**GIVEN EXERCISE**
Reproduce all of the data exactly.

**DATA LINES**
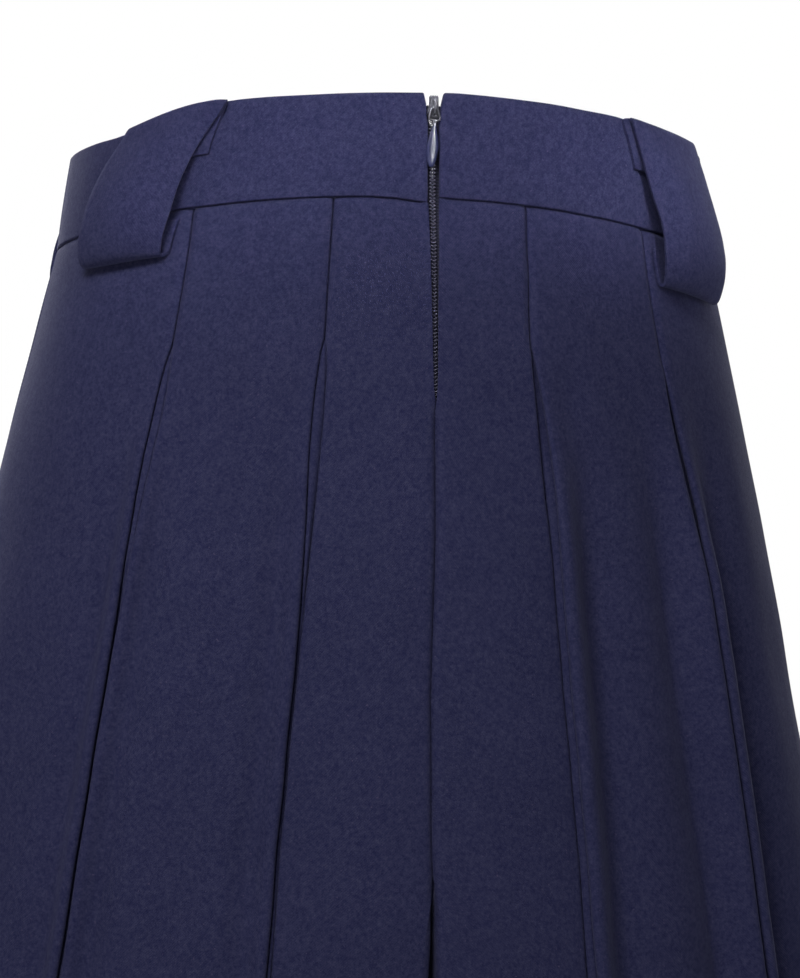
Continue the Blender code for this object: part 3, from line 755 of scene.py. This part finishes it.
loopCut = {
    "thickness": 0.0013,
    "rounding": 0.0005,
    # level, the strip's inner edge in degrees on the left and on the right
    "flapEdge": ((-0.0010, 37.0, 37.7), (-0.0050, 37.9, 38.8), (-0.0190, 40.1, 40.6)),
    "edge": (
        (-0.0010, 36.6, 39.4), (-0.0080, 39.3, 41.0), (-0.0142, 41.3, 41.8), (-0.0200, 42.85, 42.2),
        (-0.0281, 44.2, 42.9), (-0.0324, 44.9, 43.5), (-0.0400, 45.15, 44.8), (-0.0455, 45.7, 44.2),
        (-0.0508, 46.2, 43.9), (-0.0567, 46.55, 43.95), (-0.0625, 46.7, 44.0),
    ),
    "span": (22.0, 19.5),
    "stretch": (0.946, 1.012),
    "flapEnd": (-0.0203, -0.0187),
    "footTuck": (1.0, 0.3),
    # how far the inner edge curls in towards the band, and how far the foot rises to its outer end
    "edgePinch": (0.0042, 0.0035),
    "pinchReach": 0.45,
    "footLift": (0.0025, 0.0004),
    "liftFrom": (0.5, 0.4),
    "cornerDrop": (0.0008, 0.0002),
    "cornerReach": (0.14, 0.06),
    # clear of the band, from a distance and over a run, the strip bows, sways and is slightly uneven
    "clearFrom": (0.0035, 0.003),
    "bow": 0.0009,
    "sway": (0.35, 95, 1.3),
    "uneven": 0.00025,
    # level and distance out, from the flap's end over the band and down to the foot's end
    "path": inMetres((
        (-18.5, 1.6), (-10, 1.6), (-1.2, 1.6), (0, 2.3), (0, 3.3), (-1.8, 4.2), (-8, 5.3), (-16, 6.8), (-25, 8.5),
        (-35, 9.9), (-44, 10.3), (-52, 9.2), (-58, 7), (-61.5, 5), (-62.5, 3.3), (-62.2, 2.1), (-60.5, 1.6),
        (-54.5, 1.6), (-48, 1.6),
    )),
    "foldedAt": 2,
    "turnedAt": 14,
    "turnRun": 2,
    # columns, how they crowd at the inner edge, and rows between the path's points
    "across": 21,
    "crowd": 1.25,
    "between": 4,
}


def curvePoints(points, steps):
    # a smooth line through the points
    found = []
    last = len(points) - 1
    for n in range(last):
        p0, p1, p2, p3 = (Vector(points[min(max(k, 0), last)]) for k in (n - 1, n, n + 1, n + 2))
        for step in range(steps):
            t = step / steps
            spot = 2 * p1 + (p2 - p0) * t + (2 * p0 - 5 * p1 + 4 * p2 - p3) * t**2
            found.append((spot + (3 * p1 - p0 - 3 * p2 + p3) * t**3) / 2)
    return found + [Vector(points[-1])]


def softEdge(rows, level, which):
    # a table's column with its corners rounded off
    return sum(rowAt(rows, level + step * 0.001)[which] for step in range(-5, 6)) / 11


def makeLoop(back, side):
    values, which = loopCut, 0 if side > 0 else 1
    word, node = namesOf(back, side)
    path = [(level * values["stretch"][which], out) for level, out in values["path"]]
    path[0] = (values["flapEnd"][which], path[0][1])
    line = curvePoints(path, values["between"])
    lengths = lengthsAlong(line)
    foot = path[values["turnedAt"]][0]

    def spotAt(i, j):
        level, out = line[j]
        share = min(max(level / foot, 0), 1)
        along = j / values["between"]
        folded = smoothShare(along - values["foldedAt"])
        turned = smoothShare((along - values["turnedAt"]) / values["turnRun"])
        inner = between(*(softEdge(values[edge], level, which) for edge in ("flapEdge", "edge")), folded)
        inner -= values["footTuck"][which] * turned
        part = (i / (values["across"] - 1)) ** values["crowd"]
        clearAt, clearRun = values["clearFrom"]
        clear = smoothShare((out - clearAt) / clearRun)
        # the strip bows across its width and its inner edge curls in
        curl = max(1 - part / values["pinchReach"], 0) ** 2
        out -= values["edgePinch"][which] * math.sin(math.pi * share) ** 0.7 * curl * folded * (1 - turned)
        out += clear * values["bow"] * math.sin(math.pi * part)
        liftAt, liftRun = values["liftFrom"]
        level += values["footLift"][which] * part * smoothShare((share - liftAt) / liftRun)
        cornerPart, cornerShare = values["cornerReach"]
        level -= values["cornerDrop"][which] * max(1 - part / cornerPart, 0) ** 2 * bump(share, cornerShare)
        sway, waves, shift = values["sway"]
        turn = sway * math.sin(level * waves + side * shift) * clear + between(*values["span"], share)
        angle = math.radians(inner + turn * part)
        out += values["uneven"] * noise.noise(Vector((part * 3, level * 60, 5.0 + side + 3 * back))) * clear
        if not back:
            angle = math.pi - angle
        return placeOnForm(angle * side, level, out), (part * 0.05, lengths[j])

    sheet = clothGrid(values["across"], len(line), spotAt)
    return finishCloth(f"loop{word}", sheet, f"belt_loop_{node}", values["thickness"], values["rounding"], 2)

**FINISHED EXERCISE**
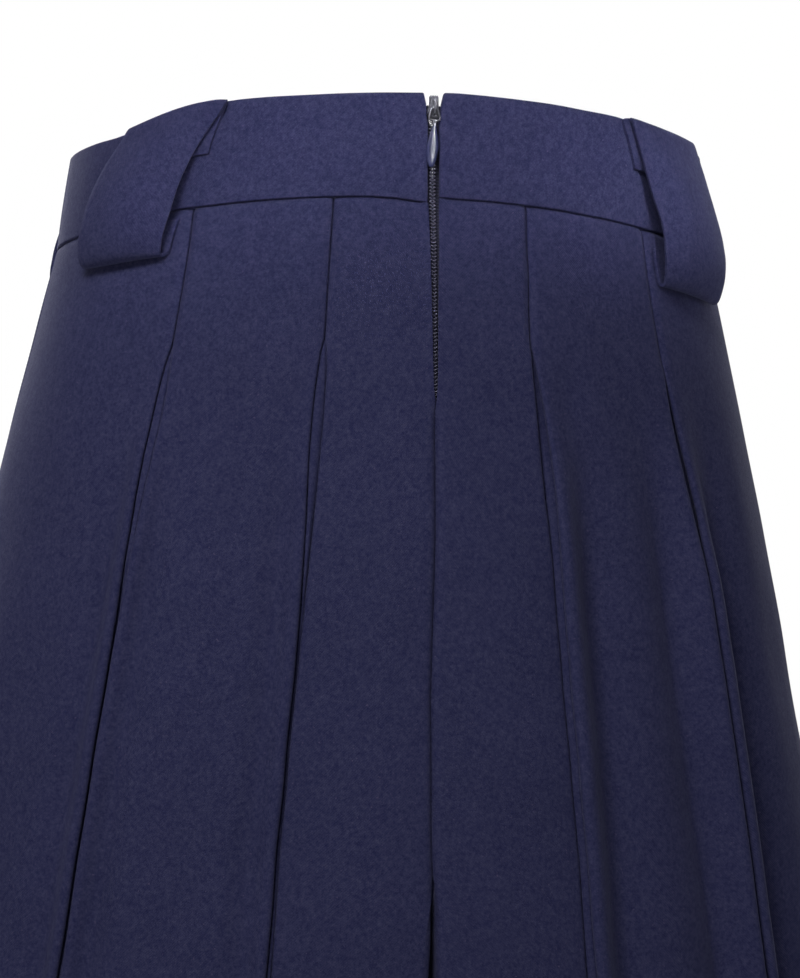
Continue the Blender code for this object: part 3, from line 755 of scene.py. This part finishes it.
loopCut = {
    "thickness": 0.0013,
    "rounding": 0.0005,
    # level, the strip's inner edge in degrees on the left and on the right
    "flapEdge": ((-0.0010, 37.0, 37.7), (-0.0050, 37.9, 38.8), (-0.0190, 40.1, 40.6)),
    "edge": (
        (-0.0010, 36.6, 39.4), (-0.0080, 39.3, 41.0), (-0.0142, 41.3, 41.8), (-0.0200, 42.85, 42.2),
        (-0.0281, 44.2, 42.9), (-0.0324, 44.9, 43.5), (-0.0400, 45.15, 44.8), (-0.0455, 45.7, 44.2),
        (-0.0508, 46.2, 43.9), (-0.0567, 46.55, 43.95), (-0.0625, 46.7, 44.0),
    ),
    "span": (22.0, 19.5),
    "stretch": (0.946, 1.012),
    "flapEnd": (-0.0203, -0.0187),
    "footTuck": (1.0, 0.3),
    # how far the inner edge curls in towards the band, and how far the foot rises to its outer end
    "edgePinch": (0.0042, 0.0035),
    "pinchReach": 0.45,
    "footLift": (0.0025, 0.0004),
    "liftFrom": (0.5, 0.4),
    "cornerDrop": (0.0008, 0.0002),
    "cornerReach": (0.14, 0.06),
    # clear of the band, from a distance and over a run, the strip bows, sways and is slightly uneven
    "clearFrom": (0.0035, 0.003),
    "bow": 0.0009,
    "sway": (0.35, 95, 1.3),
    "uneven": 0.00025,
    # level and distance out, from the flap's end over the band and down to the foot's end
    "path": inMetres((
        (-18.5, 1.6), (-10, 1.6), (-1.2, 1.6), (0, 2.3), (0, 3.3), (-1.8, 4.2), (-8, 5.3), (-16, 6.8), (-25, 8.5),
        (-35, 9.9), (-44, 10.3), (-52, 9.2), (-58, 7), (-61.5, 5), (-62.5, 3.3), (-62.2, 2.1), (-60.5, 1.6),
        (-54.5, 1.6), (-48, 1.6),
    )),
    "foldedAt": 2,
    "turnedAt": 14,
    "turnRun": 2,
    # columns, how they crowd at the inner edge, and rows between the path's points
    "across": 21,
    "crowd": 1.25,
    "between": 4,
}


def curvePoints(points, steps):
    # a smooth line through the points
    found = []
    last = len(points) - 1
    for n in range(last):
        p0, p1, p2, p3 = (Vector(points[min(max(k, 0), last)]) for k in (n - 1, n, n + 1, n + 2))
        for step in range(steps):
            t = step / steps
            spot = 2 * p1 + (p2 - p0) * t + (2 * p0 - 5 * p1 + 4 * p2 - p3) * t**2
            found.append((spot + (3 * p1 - p0 - 3 * p2 + p3) * t**3) / 2)
    return found + [Vector(points[-1])]


def softEdge(rows, level, which):
    # a table's column with its corners rounded off
    return sum(rowAt(rows, level + step * 0.001)[which] for step in range(-5, 6)) / 11


def makeLoop(back, side):
    values, which = loopCut, 0 if side > 0 else 1
    word, node = namesOf(back, side)
    path = [(level * values["stretch"][which], out) for level, out in values["path"]]
    path[0] = (values["flapEnd"][which], path[0][1])
    line = curvePoints(path, values["between"])
    lengths = lengthsAlong(line)
    foot = path[values["turnedAt"]][0]

    def spotAt(i, j):
        level, out = line[j]
        share = min(max(level / foot, 0), 1)
        along = j / values["between"]
        folded = smoothShare(along - values["foldedAt"])
        turned = smoothShare((along - values["turnedAt"]) / values["turnRun"])
        inner = between(*(softEdge(values[edge], level, which) for edge in ("flapEdge", "edge")), folded)
        inner -= values["footTuck"][which] * turned
        part = (i / (values["across"] - 1)) ** values["crowd"]
        clearAt, clearRun = values["clearFrom"]
        clear = smoothShare((out - clearAt) / clearRun)
        # the strip bows across its width and its inner edge curls in
        curl = max(1 - part / values["pinchReach"], 0) ** 2
        out -= values["edgePinch"][which] * math.sin(math.pi * share) ** 0.7 * curl * folded * (1 - turned)
        out += clear * values["bow"] * math.sin(math.pi * part)
        liftAt, liftRun = values["liftFrom"]
        level += values["footLift"][which] * part * smoothShare((share - liftAt) / liftRun)
        cornerPart, cornerShare = values["cornerReach"]
        level -= values["cornerDrop"][which] * max(1 - part / cornerPart, 0) ** 2 * bump(share, cornerShare)
        sway, waves, shift = values["sway"]
        turn = sway * math.sin(level * waves + side * shift) * clear + between(*values["span"], share)
        angle = math.radians(inner + turn * part)
        out += values["uneven"] * noise.noise(Vector((part * 3, level * 60, 5.0 + side + 3 * back))) * clear
        if not back:
            angle = math.pi - angle
        return placeOnForm(angle * side, level, out), (part * 0.05, lengths[j])

    sheet = clothGrid(values["across"], len(line), spotAt)
    return finishCloth(f"loop{word}", sheet, f"belt_loop_{node}", values["thickness"], values["rounding"], 2)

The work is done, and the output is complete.